I felt that working with Vietnamese students, they had something that was a little bit similar to the Japanese mindset, so it's easier to communicate and over the course of three years you become really well acquainted with them.

I became acquainted with them and I asked one of the students, “When you return to Vietnam, what kind of work do you want to do?”, and they said, “Well, we would love to do this kind of work there in Vietnam, but there are no businesses related to it. They don’t exist”.

Since I felt they were such good people, I thought, “OK, why don't we start a company in Vietnam?” That’s how it came about. It wasn’t a particular need to manufacture or sell. I wanted to provide them with a job when they got back home.

That was what spearheaded the motivation for our Vietnam office. It was simply my care for the employees. Obviously, we're a company so we need to think about raising a profit otherwise we'll go bankrupt, but for me recruitment and human resources come first, and second come the technical aspects. I believe that this way of thinking would be something unheard of in North America.

I'm actually not really good at meeting people who I’m not already familiar with, so I prefer to work with people who I can create long rich relationships with that would stand the test of time, and I think the staff who share such values are those that stay with the company.

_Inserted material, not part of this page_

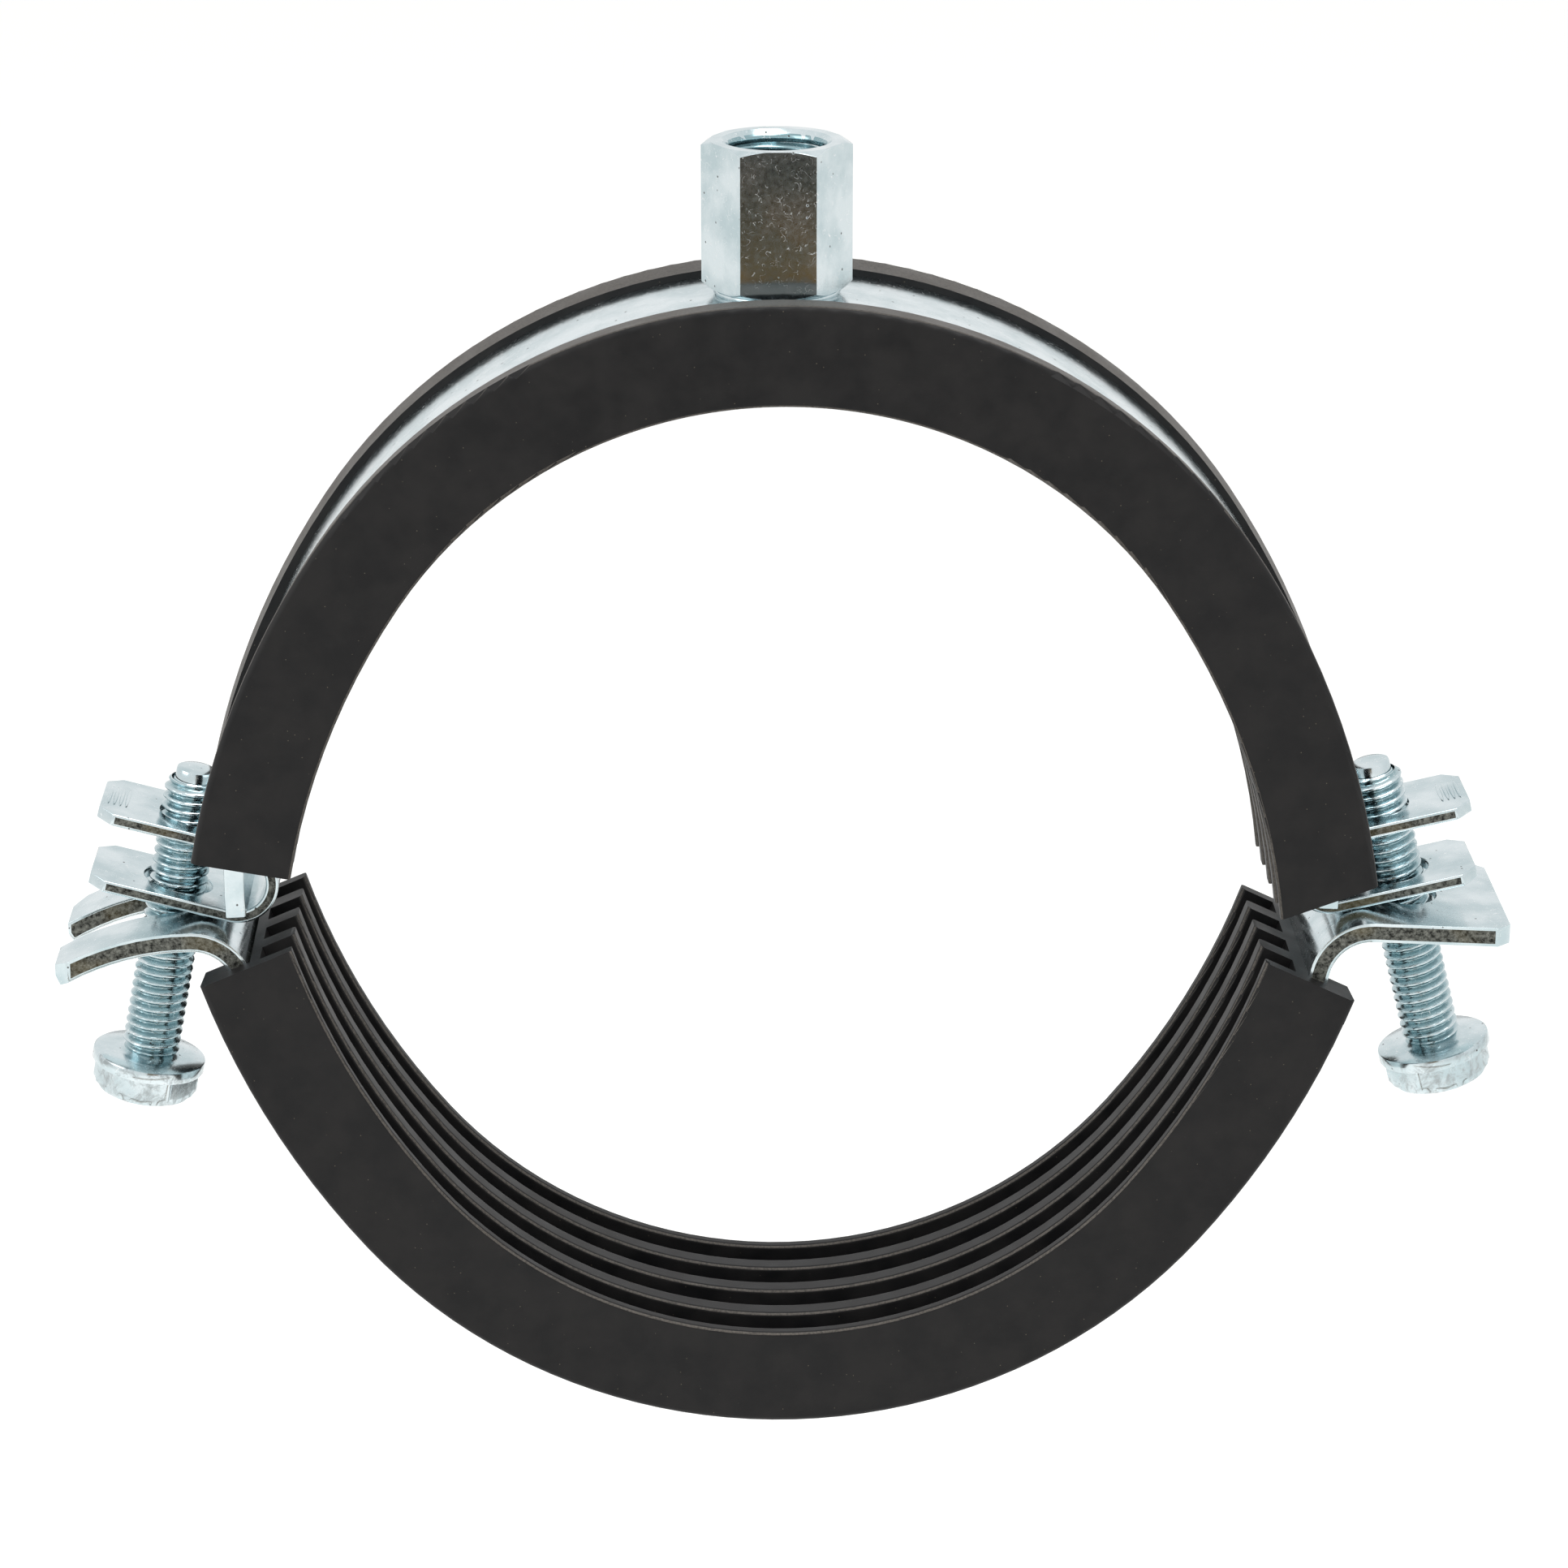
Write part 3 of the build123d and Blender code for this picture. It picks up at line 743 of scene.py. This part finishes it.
# %% Dark cards
GOLD_UP_TO, DARK_FROM = -0.06, 0.02   # share of the card's height, from its middle

dark, tree, shader = new_material("grey_card")
place = add(tree, "ShaderNodeTexCoord").outputs["Object"]
held_up = add(tree, "ShaderNodeSeparateXYZ", {0: place}).outputs["Y"]
upper = add(tree, "ShaderNodeMapRange", {"Value": held_up, "From Min": GOLD_UP_TO, "From Max": DARK_FROM})
tint = add(tree, "ShaderNodeMix", {0: upper, A: linear("#94723F"), B: linear("#2B2B2B")}, data_type="RGBA")
tree.links.new(tint.outputs[RESULT], shader.inputs["Base Color"])
shader.inputs["Roughness"].default_value = 1.0


def dark_card(name, place, width, height):
    """A card that faces the clamp and shows only in reflections."""
    bpy.ops.mesh.primitive_plane_add(size=1.0, location=place)
    held = bpy.context.object
    held.name = name
    held.scale = (width, height, 1)
    held.rotation_euler = (-Vector(place)).to_track_quat("Z", "Y").to_euler()
    held.data.materials.append(dark)
    held.visible_camera = False
    held.visible_diffuse = False
    held.visible_shadow = False


dark_card("front card", (0.005, -0.25, 0.008), width=0.1, height=0.11)
dark_card("low card", (0.0, -0.24, -0.165), width=0.42, height=0.025)

# %% [markdown]
# ## Camera
# The photograph was taken from half a metre through a long lens, from a little above.

# %% Camera
AIM = Vector((0.3, 0.0, 3.19)) * MM
DISTANCE = 0.52   # m
ELEVATION, AZIMUTH = math.radians(18.7), math.radians(-1.37)
FOCAL_LENGTH, SENSOR = 116.27, 36.0   # mm

along_floor = math.cos(ELEVATION)
back = Vector((math.sin(AZIMUTH) * along_floor, -math.cos(AZIMUTH) * along_floor, math.sin(ELEVATION)))
lens = bpy.data.cameras.new("photograph")
lens.lens = FOCAL_LENGTH
lens.sensor_width = SENSOR
camera = bpy.data.objects.new("photograph", lens)
scene.collection.objects.link(camera)
camera.location = AIM + back * DISTANCE
camera.rotation_euler = back.to_track_quat("Z", "Y").to_euler()
scene.camera = camera
scene.view_settings.view_transform = "Standard"
print("camera at", [round(part, 4) for part in camera.location])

You asked me a question about the aging population. We actually don't have a retirement age limit here. 15 years ago, we decided to remove any limits to the retirement age. If there are those who want to keep working for us, no matter if they're 80 or 90 years old.

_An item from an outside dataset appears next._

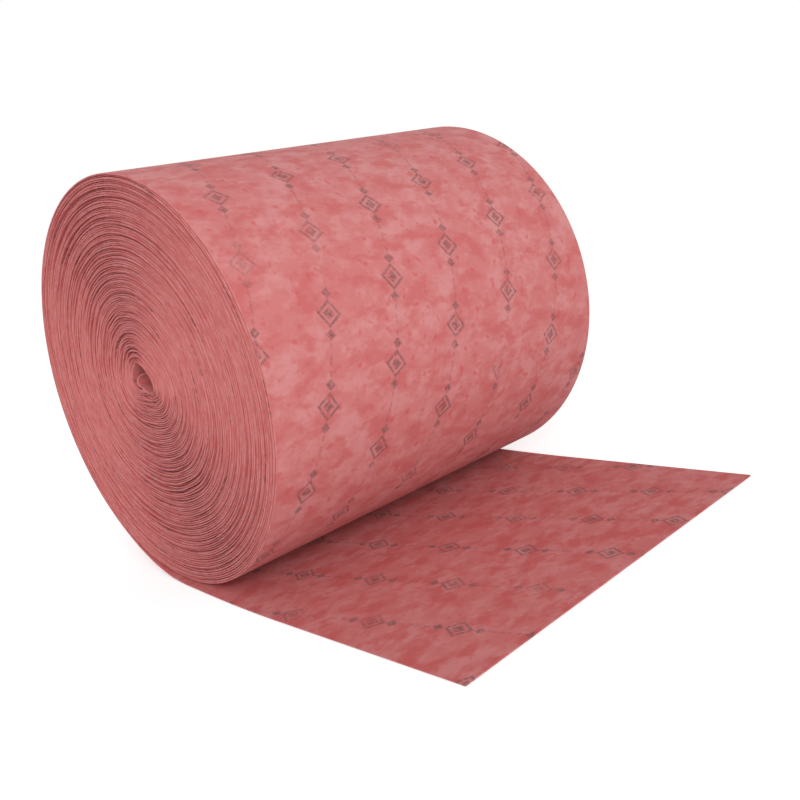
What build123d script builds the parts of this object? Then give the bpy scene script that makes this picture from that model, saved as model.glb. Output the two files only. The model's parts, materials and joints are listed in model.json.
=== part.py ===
# Coreless roll of fleece-faced waterproof membrane, lying on its side with its free end run out on the floor.
# The roll's axis runs along Y, the free end runs out towards +X, and the floor is Z = 0.
# The origin is the middle of the whole part's footprint.
from build123d import *
import os
from math import cos, radians, sin

os.makedirs("parts", exist_ok=True)

# Driving dimensions, in millimetres
strip_width = 200.0
strip_thickness = 0.8
winding_pitch = 0.87
roll_radius = 91.0
eye_radius = 8.0
eye_chamfer = 1.5
tail_length = 170.0

# The dark gaps that show on the ends: one open gap for every few turns of the strip
turns_per_gap = 8
gap_width = 0.7
gap_depth = 1.2
land_beside_eye = 3.0

# Places that follow from the driving dimensions
axis_x = (roll_radius - tail_length) / 2
axis_height = roll_radius
tail_tip_x = axis_x + tail_length
drum_radius = roll_radius - winding_pitch
roll_axis = Axis((axis_x, 0, axis_height), (0, 1, 0))
near_end = Plane.XZ.offset(strip_width / 2)
far_end = Plane.XZ.offset(-strip_width / 2)


def winding_arcs(outer_radius, pitch, quarters):
    """Quarter arcs of a wound strip, from its outer end at the bottom of the roll inwards.

    Seen from the near end the strip goes inwards clockwise: up the left side and over the top.
    Each quarter is drawn round a centre of its own, so the arcs run into each other smoothly
    while the radius falls by one pitch in each turn.
    """
    arcs = []
    centre_x, centre_z, radius = axis_x, axis_height, outer_radius
    for quarter in range(quarters):
        start_angle = 180 - 90 * quarter
        arcs.append(((centre_x, centre_z), radius, start_angle))
        joint_angle = radians(start_angle)
        centre_x += pitch / 4 * cos(joint_angle)
        centre_z += pitch / 4 * sin(joint_angle)
        radius -= pitch / 4
    return arcs


# The wound drum is turned: its half section has the open eye inside, widened a little at its two mouths
with BuildPart() as membrane_roll:
    with BuildSketch(Plane.YZ.offset(axis_x)):
        with Locations((0, axis_height + (eye_radius + drum_radius) / 2)):
            half_section = Rectangle(strip_width, drum_radius - eye_radius)
        chamfer(half_section.vertices().group_by(Axis.Y)[0], eye_chamfer)
    revolve(axis=roll_axis)

    # The outermost turn leaves the drum at the bottom and runs on as the flat free end
    with BuildSketch(Plane.XZ):
        with BuildLine():
            for centre, radius, start_angle in winding_arcs(roll_radius, winding_pitch, 4):
                outer_turn = CenterArc(centre, radius, start_angle, 90)
            Polyline(
                outer_turn @ 0,
                (axis_x, strip_thickness),
                (tail_tip_x, strip_thickness),
                (tail_tip_x, 0),
                (axis_x, 0),
            )
        make_face()
        with Locations((axis_x, axis_height)):
            Circle(drum_radius - strip_thickness, mode=Mode.SUBTRACT)
    extrude(amount=strip_width / 2, both=True)

    # The turns show on both ends as one long open gap that winds in to the eye
    gap_pitch = turns_per_gap * winding_pitch
    gap_start_radius = drum_radius - gap_pitch
    gap_turns = int((gap_start_radius - gap_width - eye_radius - land_beside_eye) / gap_pitch)
    for end, inwards in ((near_end, -1), (far_end, 1)):
        with BuildSketch(end):
            with BuildLine():
                arcs = winding_arcs(gap_start_radius, gap_pitch, 4 * gap_turns)
                outer_wall = [CenterArc(centre, radius, start, 90) for centre, radius, start in arcs]
                inner_wall = [
                    CenterArc(centre, radius - gap_width, start, 90) for centre, radius, start in arcs
                ]
                Line(outer_wall[0] @ 1, inner_wall[0] @ 1)
                Line(outer_wall[-1] @ 0, inner_wall[-1] @ 0)
            make_face()
        extrude(amount=inwards * gap_depth, mode=Mode.SUBTRACT)

membrane_roll.part.label = "membrane_roll"
export_step(membrane_roll.part, "parts/membrane_roll.step")
print("roll diameter", 2 * roll_radius, "width", strip_width, "gap turns on each end", gap_turns)
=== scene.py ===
# %% [markdown]
# # A roll of fleece-faced membrane, wound from one strip
#
# The real thing is one strip of waterproof membrane, about 30 m long, 200 mm wide and under a millimetre
# thick. It is wound without a core, and its free end is run out flat on the floor.
# There are two ways to make such a roll: a turned drum with lines drawn on its ends, or a real strip that is
# wound up. The drum is quick, but its ends stay flat discs. This lesson winds the strip, because then the
# gaps, the steps between the turns and the crushed eye are all there, and they catch the light by themselves.

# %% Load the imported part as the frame
import json
import math

import bpy
import numpy as np
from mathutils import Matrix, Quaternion, Vector


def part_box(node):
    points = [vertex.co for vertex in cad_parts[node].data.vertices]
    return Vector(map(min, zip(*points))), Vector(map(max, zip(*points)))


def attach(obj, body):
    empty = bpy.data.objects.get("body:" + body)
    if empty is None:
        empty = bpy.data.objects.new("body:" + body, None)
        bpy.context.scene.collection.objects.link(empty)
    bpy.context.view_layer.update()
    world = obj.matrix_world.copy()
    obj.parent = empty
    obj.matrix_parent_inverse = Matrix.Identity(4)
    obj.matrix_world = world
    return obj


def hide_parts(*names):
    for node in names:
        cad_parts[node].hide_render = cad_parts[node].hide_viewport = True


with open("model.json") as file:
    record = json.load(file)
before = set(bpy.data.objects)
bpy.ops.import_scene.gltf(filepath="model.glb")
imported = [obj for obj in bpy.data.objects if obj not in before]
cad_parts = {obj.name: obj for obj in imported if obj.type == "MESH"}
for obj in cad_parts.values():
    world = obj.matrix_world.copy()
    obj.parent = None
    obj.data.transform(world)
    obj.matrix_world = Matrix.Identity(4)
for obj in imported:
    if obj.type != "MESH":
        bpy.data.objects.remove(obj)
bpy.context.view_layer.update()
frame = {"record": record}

cad_low, cad_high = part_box("membrane_roll")
bpy.ops.object.select_all(action="DESELECT")

# %% [markdown]
# ## The camera comes first
#
# The photograph was taken close to the roll, from the front right and a little above it, so the near end looks
# much larger than the far one. The camera was also turned a few degrees about its own line of sight: what is
# level in the real room climbs to the right in the picture. A camera is aimed here by a target point, and then
# turned about its own axis.

# %% Aim the camera
camera_place = Vector((0.3345, -0.2919, 0.1563))
camera_target = Vector((0.0812, -0.0646, 0.0802))
camera_turn = math.radians(-10.5)
focal_length = 43.1

bpy.ops.object.camera_add(location=camera_place)
camera = bpy.context.object
camera.rotation_mode = "QUATERNION"
aimed = (camera_target - camera_place).to_track_quat("-Z", "Y")
camera.rotation_quaternion = aimed @ Quaternion((0, 0, 1), camera_turn)
camera.data.lens = focal_length
camera.data.sensor_width = 36
camera.data.clip_start = 0.01
bpy.context.scene.camera = camera
print("camera", round((camera_target - camera_place).length, 3), "m from its target")

# %% [markdown]
# ## The line that the strip follows
#
# Seen from the near end, the strip starts at its free tip on the right, runs left along the floor, and goes up
# the left side and over the top of the roll, further in with each turn. That line is a spiral, but a real roll
# is never an exact one. Its eye is crushed to an oval that lies higher than the middle of the roll. The gap
# between two turns opens and closes on its way round, most along a line through the eye and least across it.
# So the line is laid turn by turn here. Each turn lies one thickness and one gap inside the last, and the gaps
# are chosen so that the last turn meets the eye's outline.

# %% Sizes of the strip and the roll
eye = next(mount for mount in frame["record"]["mounts"] if mount["name"] == "eye")
roll_middle_x = eye["pos_m"][0]
roll_radius = eye["pos_m"][2]
strip_width = cad_high.y - cad_low.y

strip_thickness = 0.00078
edge_rounding = 0.00039
free_length = 0.1709
whole_turns = 95
eye_radius, eye_squash, eye_point = 0.0071, 0.0015, 0.0012
eye_shift_x, eye_shift_z = -0.0003, 0.0042
eye_tilt = math.radians(-20)
print("roll radius", round(roll_radius, 4), "m and strip width", round(strip_width, 4), "m")


# %% Helpers for uneven things
def smooth_step(value):
    """0 below 0, 1 above 1, and a smooth rise between."""
    held = np.clip(value, 0, 1)
    return held * held * (3 - 2 * held)


def angle_at(turn):
    """The angle round the roll, so many turns in from the line where the strip leaves the floor."""
    return -math.pi / 2 - 2 * math.pi * turn


def uneven_waves(turn, orders, shifts, seed):
    """A sum of sine waves along the strip, which differ from one turn to the next.

    A wave with a whole number of cycles in each turn would look the same on every turn, and a fraction on top
    of that number sets neighbouring turns apart. The sum is about as strong for many waves as for a few.
    """
    draw = np.random.default_rng(seed)
    total = np.zeros_like(turn)
    for order in orders:
        for shift in shifts:
            cycles = order + shift * draw.uniform(0.9, 1.1)
            total += np.sin(2 * math.pi * (cycles * turn + draw.uniform(0, 1)))
    return total / math.sqrt(len(orders) * len(shifts) / 2)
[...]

We do have one rule, however. If I as president ask them to leave, they have to leave the company that day. That's the only thing that I did keep in the contract. As long as someone higher up doesn’t want to fire them, they can continue working, no problem.

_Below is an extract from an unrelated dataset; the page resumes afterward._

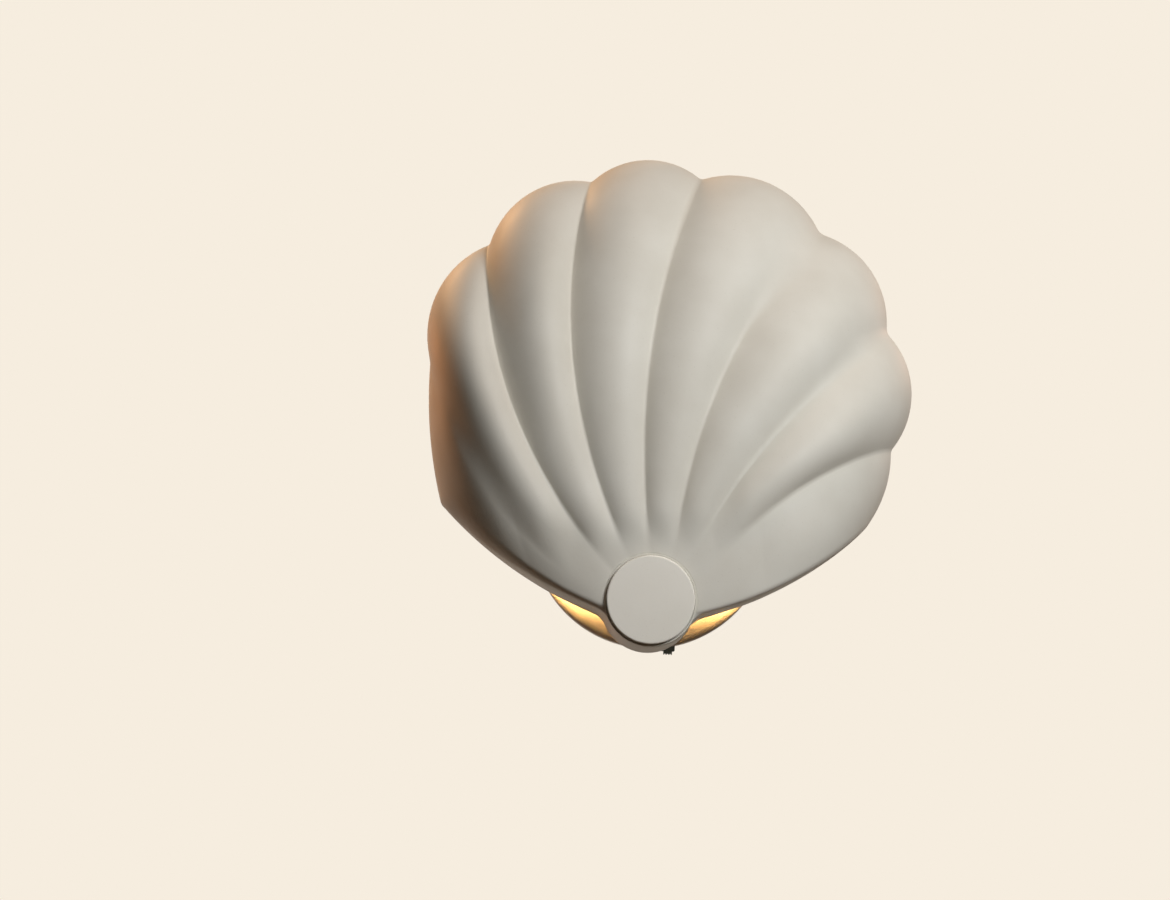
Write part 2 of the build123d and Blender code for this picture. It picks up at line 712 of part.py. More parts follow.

It’s a way of looking at the company as being like a country in a sense, with my role as president being like a Prime Minister taking care of the country. In this sense, when I think of my employees as citizens of this country, when you think about how the government works, it's actually more beneficial to the government for taxpayers to exist than to be on the receiving end of those taxes, so you want the taxpayers to be able to stay in that position for as long as possible.

Obviously, if they fall ill or their mental faculties fail them, then that’s another story, but if they're healthy I'm sure they would want to continue working. I think anyone would want to do so. As soon as I became president, I dismantled those retirement age limits. Although there are many young people working here at our company, we also have quite a number of those who are older, so it's interesting. It's fun.


What message would you like to send overseas, maybe to architects or overseas executives in the construction industry that you would like to share with our international readers? What would you like them to know about Katzden Architec?

I've never even thought about this. For me, I believe architecture is something that is very locally based. It's something that I never thought our company could go global with, as it's really domestic.

Obviously, smaller items like phones or cars or bottles of tea are things that might be shared internationally through globalization, but when it comes to buildings and architecture, I really believe that it is something that is very specific to certain local needs and requirements, and these can be so varied that I never thought of it as being something that can be shipped out internationally.

For example, you know that Eskimos live in igloos and that's a very specific type of structure that is adapted to that environment. I believe that all of these things like buildings and architecture are adapted to their environment. It's very specific, so I've never thought of it as a global product.

Certain elements of interiors or architectural materials, such as what YKK AP does with their windows, may be exported overseas. The reason why the Japanese architecture industry started out with wood and paper as their materials is because wood was a resource that was easily available here in Japan. However, now we import our wood from Canada and Northern Europe.

When I went to Canada the land was relatively flat and didn’t have such steep inclines and mountains as Japan has so it’s relatively easier to cut trees and transport them, whereas in Japan there are such steep slopes that it’s difficult for the required machinery even to get up there to cut the trees down as well as deliver them.

Buildings are adapted to their environment, so it's a domestic enterprise, and the reason for that is because architecture needs to adapt to the climate. I believe buildings always have to be adapted to the climate, and there's a specific reason for that too. Historical, climatic, and cultural factors need to be respected and that’s why building architectures are all based on these three elements that are very locally derived.

Just because we may be successful in Japan doesn't automatically mean that we will be successful abroad. I don't mean that I'm limited to Japan, but I do believe that Japan is the foundation from which to grow. I think that products such as cars and smartphones are absolutely borderless, but when it comes to the architecture industry, you have to think about things a little bit differently.


You mentioned that in architecture, understanding local needs is very important. Would you be interested in finding local partners in different countries that can give you insight into local needs so you can customize your products to those markets, since you manufacture products that are highly customizable?

I absolutely do believe it's crucial to partner with those who understand local factors, but I haven't yet met such partners, and that's just where I'm at.

I haven't necessarily identified an area of priority to focus on. If it happens as a result of a serendipitous connection then we'd go for it, but I don't have any particular strategy in mind.


Let's say we come back to interview you again on the last day of your presidency. What would you like to tell us about your goals and dreams for the company by that time, and what would you like to have achieved by then?

I’ve decided that I'm going to retire at 67 years old. Seven more years. I do feel that whoever is president, it's not the best thing for the company to have one person being president for a very long time, and I say that even though I've been president for 19 years.

We want to be a company that continues to have clients who may be few in number, but love the product.

In terms of a business philosophy, we’re always looking to produce things that other companies haven't produced yet and be bespoke in our manufacturing style and what we produce. When we have these marketing meetings and I ask my employees to think about new ideas and what could be their next proposal, I always ask this question, “Are there other companies that have already been doing this?”, and if the answer is yes, then I say “OK, no, we won't be doing it”. I don't want to replicate anyone else. I don't want to be a copycat. It's the easiest thing to copy others.